Because I have a large area to work in I have extension cords that are 100 feet. I buy the heavy ones ( #10 wire ) to minimize voltage drop.

These are heave and awkward to drag around so I did this.

I bought a Hose Reel from home depot 

I took out the part that connects the reel to the house spigot. The two inserts with the diagrams on come out. I can then fit my cord through the axle to the out side 

The Black angle piece has been removed. 












The multiple sided thing is the axle for the reel


----------



## SteveC (Jan 2, 2008)

Pretty neat there John.


----------



## Dwight Ennis (Jan 2, 2008)

Good idea JJ! Where ya been btw?


----------



## Allegheny (Jan 2, 2008)

Excellent idea, but remember that coiled wire can heat up quite rapidly. If you were going to be using that cord for a long period of time at high amperage - running a compressor or something similar - I think you should make certain to uncoil ALL of the wire on the reel, even if you only need fifty feet.

Brian
Taxachusetts


----------



## John J (Dec 29, 2007)

Posted By Allegheny on 04 Jul 2012 09:09 AM 
Excellent idea, but remember that coiled wire can heat up quite rapidly. If you were going to be using that cord for a long period of time at high amperage - running a compressor or something similar - I think you should make certain to uncoil ALL of the wire on the reel, even if you only need fifty feet.

Brian
Taxachusetts

I use this for Lights, drills, Grinders, stuff like that. Welders and Plasma Cutters have their own higher voltage cord 

Thanks for the warning.

John J.


----------



## Ron Senek (Jan 2, 2008)

Hey John buy yourself some house wire 12/2 with ground cheaper than extension cords and you can make any length you want or use the whole roll and just put ends on. Roll it up on hose reel and it is good to go every time. That is what we use at museum where I volunteer and at home. BTW how is that storage house coming?


----------



## Greg Elmassian (Jan 3, 2008)

Note he uses 10 gauge for the current and lengths he uses. 
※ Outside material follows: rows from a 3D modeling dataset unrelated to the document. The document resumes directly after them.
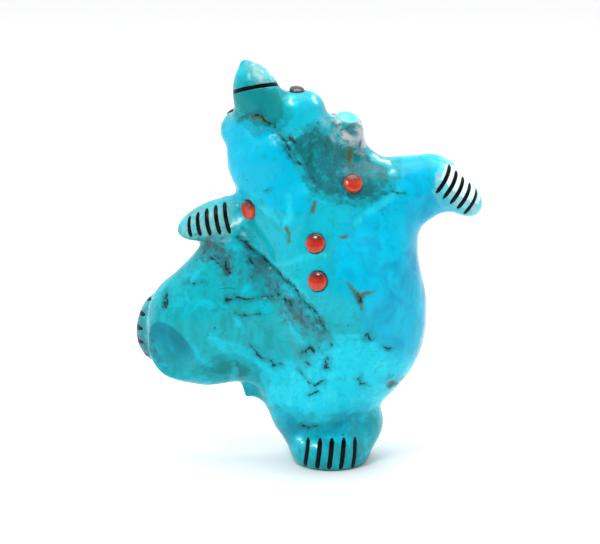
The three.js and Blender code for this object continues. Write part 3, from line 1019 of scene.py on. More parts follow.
RUST_MARKS = (
    # The jaw: an olive band, partly painted shade under the muzzle
    Mark(((-20.4, 84.9), (-17.2, 83.8)), (0.3, 0.8)),
    Mark(((2.6, 44.4), (3.8, 42.6), (5.4, 41.2)), (0.25, 0.95)),
    Mark(((9.2, 42.4), (7.2, 42), (5.4, 41.2)), (0.15, 0.9)),
    Mark(((5.9, 38), (5.6, 39.8), (5.4, 41.2)), (0.35, 0.9)),
    Mark(((-11.8, 57.6), (-11, 54.8)), (0.7, 0.4)),
    Mark(((-5.1, 63.6), (-5.8, 61.2)), (0.6, 0.4)),
    Mark(((3.4, 76.8), (3.2, 74.6), (3.8, 72)), (0.9, 0.35)),
    Mark(((13.4, 19.4), (14.8, 19)), (0.9, 0.5)),
    Mark(((0.9, 55.3), (2.4, 55.8)), (0.2, 0.4)),
)


def mark_depth(places: Array, marks: Sequence[Mark]) -> Array:
    """How far each place lies inside the nearest mark, below zero outside it."""
    return np.max([mark.inside(places) for mark in marks], axis=0)


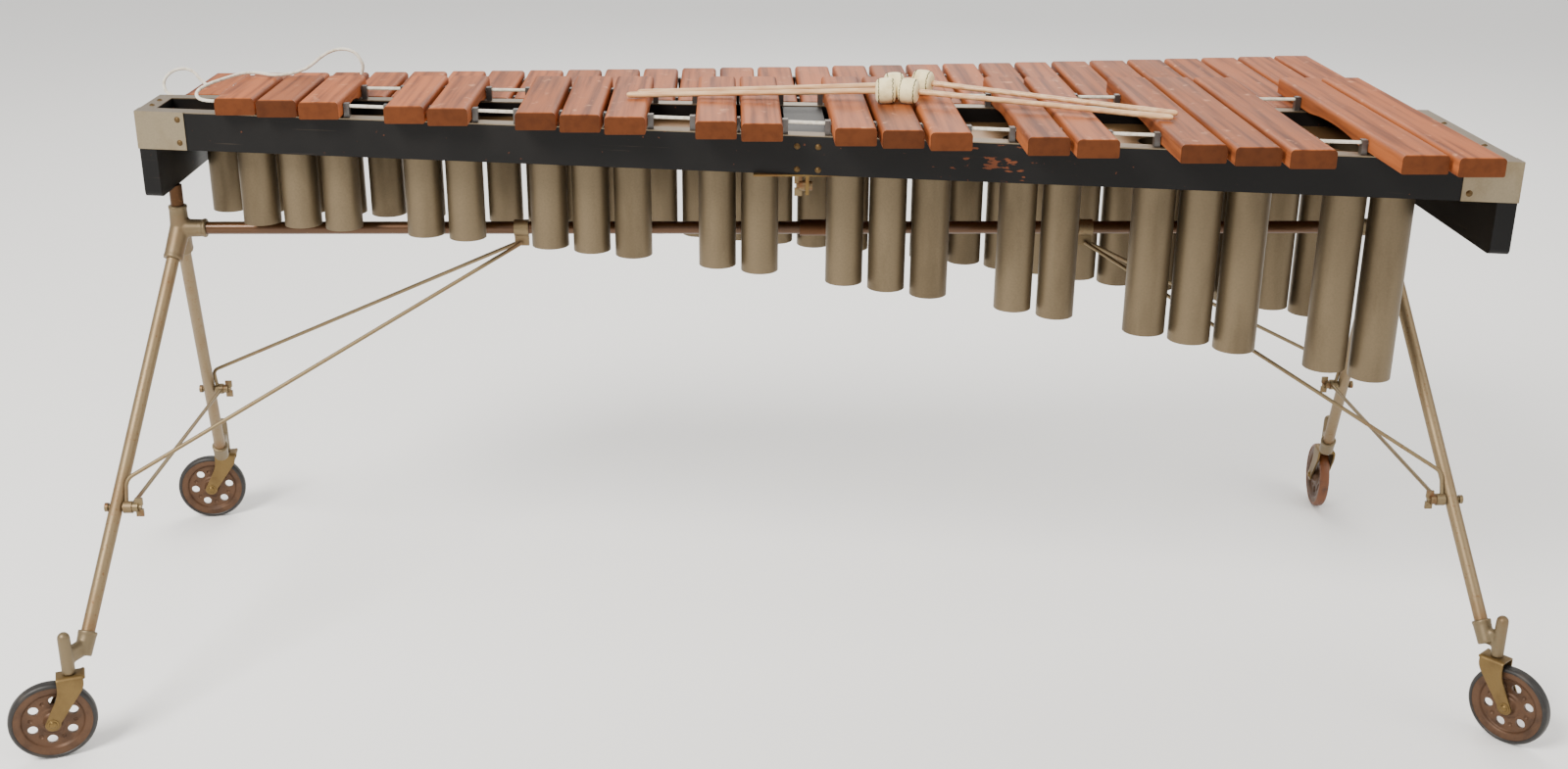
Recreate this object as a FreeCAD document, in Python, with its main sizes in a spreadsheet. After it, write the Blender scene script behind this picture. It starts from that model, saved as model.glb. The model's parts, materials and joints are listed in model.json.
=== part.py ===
"""Four-octave concert xylophone on a wheeled tube stand, as a parametric FreeCAD document.

Frame: +Z up, origin on the floor under the middle of the instrument, +X towards the bass end,
+Y towards the natural bars. Millimetres. The treble end is at -X and the bass end at +X, and the
frame is in two halves that bolt together at the seam.
"""
import FreeCAD
import Part
import Sketcher

import math
import os

from FreeCAD import Placement, Rotation, Vector

DIMS = {
    # frame
    "half_length": 787.5, "seam_x": 14.0, "rail_top": 724.0, "frame_bottom": 678.0,
    "natural_drop": 23.0, "rail_thickness": 20.0, "strip_thickness": 1.2,
    "end_thickness": 21.0, "end_beam_height": 60.0, "beam_round": 7.0, "cross_thickness": 24.0,
    "plate_leaf": 60.0, "corner_sheet": 1.2,
    # centre lines of the four rails, as an offset and a slope along X
    "near_offset": -180.0, "near_slope": -0.165, "sharp_inner_offset": -13.4,
    "sharp_inner_slope": -0.0524, "natural_inner_offset": 58.5, "natural_inner_slope": -0.0176,
    "far_offset": 201.4, "far_slope": 0.0678,
    # bars
    "bar_thickness": 20.6, "bar_lift": 2.5, "bar_gap": 5.2, "upper_pitch": 51.6, "lower_pitch": 55.2,
    "octave_joint_x": 348.1, "sharp_near_offset": -243.3, "sharp_near_slope": -0.2203,
    "sharp_far_y": 46.0, "natural_near_offset": 0.6, "natural_near_slope": -0.0524,
    "natural_far_offset": 238.8, "natural_far_slope": 0.1026, "natural_far_bend": 0.000038,
    "bar_top_radius": 5.0, "bar_end_radius": 2.0, "arch_share": 0.44, "arch_depth": 6.5,
    # suspension
    "cord_diameter": 4.0, "cord_height": 13.0, "post_height": 16.5, "post_depth": 9.0,
    "post_width": 3.2, "outer_post_width": 6.4,
    # resonators
    "upper_tube": 45.5, "lower_tube": 51.0, "tube_wall": 1.2, "plate_drop": 18.0,
    "plate_thickness": 1.5, "stopper_thickness": 3.0,
    "sharp_tube_level": 530.5, "sharp_tube_slope": -0.1111, "sharp_tube_bend": -0.0000603,
    "natural_tube_level": 507.5, "natural_tube_slope": -0.1091, "natural_tube_bend": -0.0000543,
    # stand
    "stand_x": 770.0, "stretcher_z": 562.0, "tube_diameter": 16.0, "tube_bore": 13.0,
    "post_top": 618.0, "leg_foot_x": 843.0, "leg_foot_y": 286.0, "leg_foot_z": 144.0,
    "socket_diameter": 23.0, "socket_length": 42.0, "arm_length": 34.0, "post_socket": 30.0,
    "leg_start": 22.0, "leg_in_elbow": 20.0, "post_start": 14.0, "stretcher_inset": 4.0,
    "sleeve_diameter": 20.5, "sleeve_start": 14.0, "sleeve_length": 68.0,
    # braces and their fasteners
    "bolt_share": 0.705, "bolt_radius": 3.0, "rod_diameter": 5.0, "rod_bend": 34.0,
    "rod_bend_radius": 16.0, "eye_radius": 7.5, "eye_thickness": 5.2, "rod_in_eye": 2.1,
    "clamp_width": 18.0, "clamp_wall": 2.5, "lug_thickness": 6.0, "lug_height": 7.0,
    "nut_radius": 6.0, "nut_height": 7.0, "wing_span": 24.0, "wing_thickness": 3.0,
    "wing_height": 9.0, "bolt_head_radius": 5.5, "bolt_head_height": 4.0,
    # angle brackets at the seam, and screw heads
    "bracket_leaf": 62.0, "bracket_drop": 24.0, "bracket_thickness": 2.0, "bracket_width": 19.0,
    "bracket_bolt_drop": 15.0, "screw_radius": 4.4, "screw_sink": 2.4,
    # casters
    "wheel_diameter": 100.0, "rim_diameter": 82.0, "tyre_width": 16.0, "tyre_round": 4.0,
    "axle_diameter": 6.0, "rivet_radius": 5.0, "rivet_height": 3.0,
    "caster_trail": 25.0, "fork_gap": 21.0, "fork_plate": 2.5, "fork_top": 107.0,
    "stem_diameter": 8.0, "boss_diameter": 15.0, "boss_top": 162.0, "web_width": 11.0,
    "web_height": 24.0, "elbow_wall": 2.8, "elbow_socket": 30.0, "blade_width": 30.0,
    "blade_tip": 9.0, "stem_length": 34.0, "hub_radius": 10.0, "disc_thickness": 5.0,
    "lightening_ring": 25.5, "lightening_radius": 5.8, "lightening_holes": 6.0,
    # mallets
    "mallet_length": 318.0, "shaft_diameter": 7.0, "head_diameter": 30.0, "head_length": 24.0,
    "head_round": 7.0,
}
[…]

Rolling up solid wire is not going to work easily, especially 10 gauge 3 conductor, not romex 12 gauge 2 conductor. 

Nope, JJ did this one right. Have been doing this with lighter gauge cords for some years. 

JJ, you should fix those ends so the individual wires are not exposed, i.e. the jacket needs to go inside the plug/socket housing and the housing will clamp on the jacket. 

Greg


----------



## John J (Dec 29, 2007)

Posted By Greg Elmassian on 06 Jul 2012 10:57 PM 
Note he uses 10 gauge for the current and lengths he uses. 

Rolling up solid wire is not going to work easily, especially 10 gauge 3 conductor, not romex 12 gauge 2 conductor. 

Nope, JJ did this one right. Have been doing this with lighter gauge cords for some years. 

JJ, you should fix those ends so the individual wires are not exposed, i.e. the jacket needs to go inside the plug/socket housing and the housing will clamp on the jacket. 

Greg 


I actually ended up cutting that end off. The prongs inside went south. I had trouble making contact when I plugged things into it. So I cut it off and re terminated it.

JJ


----------